**SUPPLIED MATERIAL**:
■ ■ ■ ■

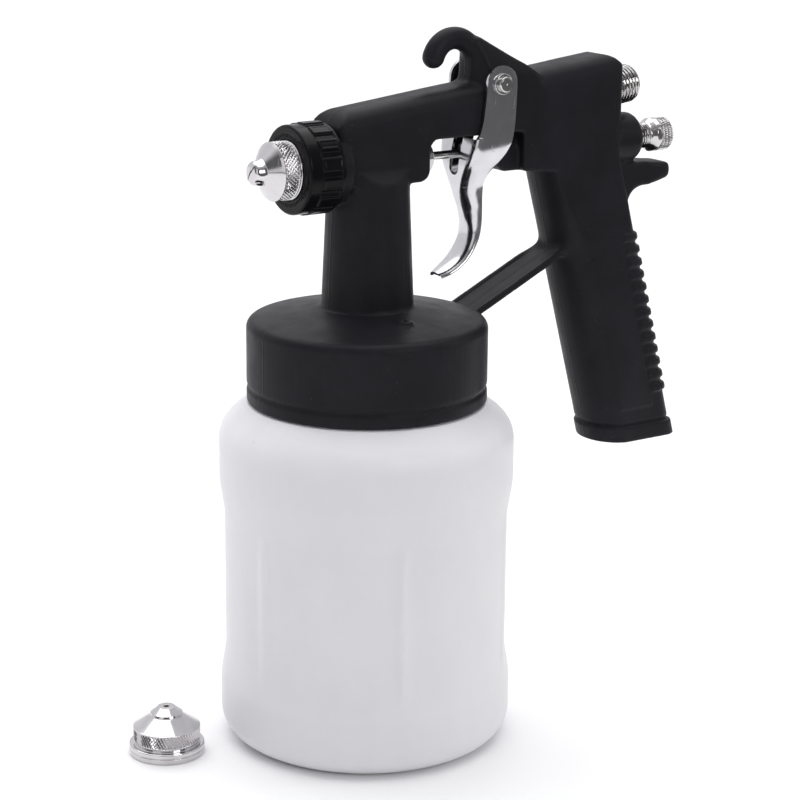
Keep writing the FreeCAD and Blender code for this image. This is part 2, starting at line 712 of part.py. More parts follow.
# ----------------------------------------------------------------------- trigger
def trigger_side(inset):
    """Side view of the trigger; inset moves the front inwards by the sheet."""
    front = [(35.9, 202.0, 0), (34.2, 192.6, 8.0), (34.3, 185.5, 14.0), (39.4, 171.0, 9.0),
             (35.8, 161.2, 14.0)]
    rear = [(35.8, 160.4, 4.0), (42.2, 168.6, 10.0), (41.8, 187.0, 6.0), (45.9, 193.2, 10.0),
            (50.4, 204.5, 12.0), (PIVOT_X + EYE_R, PIVOT_Z, 0)]
    arm_front = PIVOT_X - EYE_R - inset * 8
    corners = [(x + inset, z, radius) for x, z, radius in front]
    corners += [(27.0 + inset, 156.2, 0), (26.6 + inset * 2, 154.8, 0)]
    corners += [(x + inset * 4, z, radius) for x, z, radius in rear]
    corners += [(PIVOT_X + EYE_R + inset * 4, 240, 0), (arm_front, 240, 0)]
    if inset == 0:
        corners += [(arm_front, PIVOT_Z, 0), (37.2, 204.5, 3.0)]
    else:
        corners += [(arm_front, 208, 0), (35.9 + inset, 206, 0)]
    return corners


def trigger_front(inset):
    """Front view of the trigger: wide arms, narrow grip and a round tip."""
    half = TRIGGER_HALF - inset
    grip = TRIGGER_GRIP_HALF - inset
    low = 150
    return [(-grip, low, 0), (grip, low, 0), (grip, 184.0, 10.0), (half, 200.0, 10.0),
            (half, 240, 0), (-half, 240, 0), (-half, 200.0, 10.0), (-grip, 184.0, 10.0)]


def trigger():
    """Pressed channel trigger with two arms, a needle slot and a swept finger web."""
    outer = prism_y(trigger_side(0), -20, 20)
    outer = outer.common(prism_x(trigger_front(0), 0, 80))
    inner = prism_y(trigger_side(SHEET), -20, 20)
    inner = inner.common(prism_x(trigger_front(SHEET), 0, 80))
    shell = outer.cut(inner)
    # arms end in a round eye at the pivot
    eye = Part.makeCylinder(EYE_R, 40, V(PIVOT_X, -20, PIVOT_Z), Y_DIR)
    arms = joined([block(0, 80, -20, 20, 100, PIVOT_Z), eye])
    shell = shell.common(arms)
    slot = prism_x([(-2.6, 189.0, 2.59), (2.6, 189.0, 2.59), (2.6, 240, 0), (-2.6, 240, 0)],
                   30, 39)
    hole = Part.makeCylinder(PIVOT_R + FIT, 60, V(PIVOT_X, -30, PIVOT_Z), Y_DIR)
    between = TRIGGER_HALF - SHEET
    above_web = block(30, 60, -between, between, BARREL_UNDERSIDE - 1.2, 240)
    return shell.cut(slot).cut(hole).cut(above_web)


def trigger_pin():
    """Pivot pin with a head at each end, outside the arms."""
    reach = TRIGGER_HALF + 2.4
    shaft = Part.makeCylinder(PIVOT_R, 2 * reach, V(PIVOT_X, -reach, PIVOT_Z), Y_DIR)
    heads = []
    for side in (-1, 1):
        near = side * (TRIGGER_HALF + 0.9)
        heads.append(Part.makeCylinder(2.6, 1.5, V(PIVOT_X, near, PIVOT_Z), Y_DIR * side))
    return joined([shaft] + heads)


def pin_clips():
    """One spring washer on the pin against each arm."""
    rings = []
    for side in (-1, 1):
        near = V(PIVOT_X, side * (TRIGGER_HALF + 0.1), PIVOT_Z)
        ring = Part.makeCylinder(3.5, 0.8, near, Y_DIR * side)
        rings.append(ring.cut(Part.makeCylinder(PIVOT_R, 3, near - Y_DIR * side, Y_DIR * side)))
    return Part.makeCompound(rings)


# ------------------------------------------------------------------ bottle parts
def bottle():
    """Blow-moulded bottle: bulge, waist, bulge, shoulder and neck."""
    wall = BOTTLE_WALL
    outside = [
        (0, 0, 0), (BOTTLE_R, 0, 9.5), (BOTTLE_R, 21.0, 16.0), (WAIST_R, 31.0, 20.0),
        (WAIST_R, 79.0, 20.0), (BOTTLE_R, 90.0, 16.0), (BOTTLE_R, 109.0, 11.0),
        (NECK_R + 3.2, 116.6, 1.0), (NECK_R, 116.9, 0), (NECK_R, NECK_TOP, 0.6),
    ]
    inside = [
        (NECK_R - wall - 0.6, NECK_TOP, 0), (NECK_R - wall - 0.6, 115.2, 3.0),
        (BOTTLE_R - wall, 108.0, 9.5), (BOTTLE_R - wall, 89.6, 16.0),
        (WAIST_R - wall, 79.0, 20.0), (WAIST_R - wall, 31.0, 20.0),
        (BOTTLE_R - wall, 21.0, 16.0), (BOTTLE_R - wall, wall, 8.0), (0, wall, 0),
    ]
    return turned_z(outside + inside)


def jar_gasket():
    top = LID_TOP - LID_ROOF - 0.15
    ring = Part.makeCylinder(NECK_R - 0.4, GASKET_T, V(0, 0, top - GASKET_T))
    return ring.cut(Part.makeCylinder(30.5, 10, V(0, 0, top - 5)))


def siphon_tube():
    length = TUBE_TOP - TUBE_BOTTOM
    tube = Part.makeCylinder(TUBE_R, length, V(0, 0, TUBE_BOTTOM))
    return tube.cut(Part.makeCylinder(TUBE_R - TUBE_WALL, length + 2, V(0, 0, TUBE_BOTTOM - 1)))


# --------------------------------------------------------------------- spare cap
def spare_cap():
    """Round-spray cap lying on its flange beside the bottle."""
    profile = [
        (0, 0, 0), (12.6, 0, 0.4), (12.6, 3.6, 0.4), (10.4, 3.6, 0), (10.4, 4.6, 0),
        (11.2, 4.6, 0.3), (11.2, 9.4, 0.5), (5.3, 13.2, 0), (5.1, 14.2, 0.3),
        (2.7, 16.0, 0.2), (0, 16.0, 0),
    ]
    hollow = [(0, -1, 0), (9.0, -1, 0), (9.0, 6.0, 1.0), (3.2, 12.0, 0), (1.3, 13.2, 0),
              (1.3, 17.0, 0), (0, 17.0, 0)]
    cap = turned_z(profile).cut(turned_z(hollow))
    cap.translate(V(SPARE_X, SPARE_Y, 0))
    return cap


# ------------------------------------------------------------------------ springs
def valve_spring():
    return coil(4.2, 0.45, PLUNGER_REAR + 0.05, GLAND_X - 1.05, 6)


def needle_spring():
    return coil(2.6, 0.4, GLAND_X + GLAND_T + 2.65, 98.95, 9)


NODES = {
    "gun_body": gun_body,
    "fluid_nozzle": fluid_nozzle,
    "air_baffle": air_baffle,
    "air_cap": air_cap,
    "cap_washer": cap_washer,
    "retaining_ring": retaining_ring,
    "needle": needle,
    "needle_collar": needle_collar,
    "spring_collar": spring_collar,
    "needle_packing": needle_packing,
    "packing_nut": packing_nut,
    "valve_plunger": valve_plunger,
    "valve_seal": valve_seal,
    "valve_spring": valve_spring,
    "valve_gland": valve_gland,
    "needle_spring": needle_spring,
    "spring_seat": spring_seat,
    "adjuster_bush": adjuster_bush,
    "adjuster_knob": adjuster_knob,
    "inlet_nipple": inlet_nipple,
    "inlet_washer": inlet_washer,
    "trigger": trigger,
    "trigger_pin": trigger_pin,
    "pin_clips": pin_clips,
    "bottle": bottle,
    "jar_gasket": jar_gasket,
    "siphon_tube": siphon_tube,
    "spare_cap": spare_cap,
}

for name, make in NODES.items():
    shape = make()
    solids = len(shape.Solids)
    print(name, "solids", solids, "valid", shape.isValid(), "volume", round(shape.Volume, 1))
    shape.exportStep("parts/" + name + ".step")
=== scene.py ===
"""Looks of the suction-feed spray gun: detailed pieces, materials, light and camera.

Lengths are millimetres in the CAD's frame until a mesh is made: origin at the centre
of the bottle's base, +Z up, nozzle towards -X.
"""

import math
import bmesh
import bpy
import numpy as np
from mathutils import Matrix, Vector


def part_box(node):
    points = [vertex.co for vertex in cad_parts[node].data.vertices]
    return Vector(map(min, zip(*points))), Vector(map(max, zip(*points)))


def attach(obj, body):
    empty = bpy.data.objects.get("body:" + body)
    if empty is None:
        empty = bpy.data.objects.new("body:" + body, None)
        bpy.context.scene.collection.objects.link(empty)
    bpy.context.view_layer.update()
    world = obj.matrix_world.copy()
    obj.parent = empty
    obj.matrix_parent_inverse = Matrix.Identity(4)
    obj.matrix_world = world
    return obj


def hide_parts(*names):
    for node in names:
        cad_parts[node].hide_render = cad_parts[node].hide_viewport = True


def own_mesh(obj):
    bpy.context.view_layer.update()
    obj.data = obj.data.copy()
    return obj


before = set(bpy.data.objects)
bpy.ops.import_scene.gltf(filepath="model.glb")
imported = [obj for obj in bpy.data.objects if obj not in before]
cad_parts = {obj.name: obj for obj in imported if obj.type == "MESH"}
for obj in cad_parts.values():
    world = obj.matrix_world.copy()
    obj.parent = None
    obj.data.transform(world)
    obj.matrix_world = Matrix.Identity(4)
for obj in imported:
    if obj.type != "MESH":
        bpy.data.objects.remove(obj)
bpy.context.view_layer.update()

MM = 0.001
TURN = 2 * math.pi
WELD = 2e-6                      # metres, closer points of a CAD mesh are one point


def middle_of(node):
    """Centre of a CAD node's box, to a tenth of a millimetre."""
    low_corner, high_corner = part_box(node)
    return [round((a + b) / 2 / MM, 1) for a, b in zip(low_corner, high_corner)]


NEEDLE_Z = middle_of("needle")[2]
PIVOT = (middle_of("trigger_pin")[0], middle_of("trigger_pin")[2])
SPARE_PLACE = middle_of("spare_cap")[:2]
INLET_SLOPE = 0.118              # rise of the air inlet's axis towards the rear
INLET_END = (108.0, 215.0)       # x and z of its mouth
INLET_FACE_X = 98.5              # where it leaves the housing
INLET_START = (INLET_FACE_X, INLET_END[1] + INLET_SLOPE * (INLET_FACE_X - INLET_END[0]))


# ------------------------------------------------------------------ mesh helpers
def rounded(corners, closed=False, steps=6):
    """Points along an outline of (u, v, radius) corners, each corner rounded by an arc."""
    points = []
    count = len(corners)
    for i, corner in enumerate(corners):
        here = np.array(corner[:2], float)
        radius = corner[2] if len(corner) > 2 else 0
        if radius <= 0 or (not closed and i in (0, count - 1)):
            points.append(here)
            continue
        back = np.array(corners[i - 1][:2], float) - here
        ahead = np.array(corners[(i + 1) % count][:2], float) - here
        back /= np.linalg.norm(back)
        ahead /= np.linalg.norm(ahead)
        angle = math.acos(max(-1.0, min(1.0, float(back @ ahead))))
        sweep = math.pi - angle
        if sweep < 1e-3:
            points.append(here)
            continue
        reach = radius / math.tan(angle / 2)
        inward = (back + ahead) / np.linalg.norm(back + ahead)
        centre = here + inward * radius / math.sin(angle / 2)
        start = here + back * reach - centre
        end = here + ahead * reach - centre
        for k in range(steps + 1):
            t = k / steps
            points.append(centre + (start * math.sin((1 - t) * sweep)
                                    + end * math.sin(t * sweep)) / math.sin(sweep))
    return np.array(points)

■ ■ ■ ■

**WHAT THE TASK ASKS**: Copy out only the lines above from the one with "for name, make" to the one with "cad_parts[node].hide_render = cad_parts[node].hide_viewport", inclusive, exactly as they stand.

**ANSWER IN FULL**:
for name, make in NODES.items():
    shape = make()
    solids = len(shape.Solids)
    print(name, "solids", solids, "valid", shape.isValid(), "volume", round(shape.Volume, 1))
    shape.exportStep("parts/" + name + ".step")
=== scene.py ===
"""Looks of the suction-feed spray gun: detailed pieces, materials, light and camera.

Lengths are millimetres in the CAD's frame until a mesh is made: origin at the centre
of the bottle's base, +Z up, nozzle towards -X.
"""

import math
import bmesh
import bpy
import numpy as np
from mathutils import Matrix, Vector


def part_box(node):
    points = [vertex.co for vertex in cad_parts[node].data.vertices]
    return Vector(map(min, zip(*points))), Vector(map(max, zip(*points)))


def attach(obj, body):
    empty = bpy.data.objects.get("body:" + body)
    if empty is None:
        empty = bpy.data.objects.new("body:" + body, None)
        bpy.context.scene.collection.objects.link(empty)
    bpy.context.view_layer.update()
    world = obj.matrix_world.copy()
    obj.parent = empty
    obj.matrix_parent_inverse = Matrix.Identity(4)
    obj.matrix_world = world
    return obj


def hide_parts(*names):
    for node in names:
        cad_parts[node].hide_render = cad_parts[node].hide_viewport = True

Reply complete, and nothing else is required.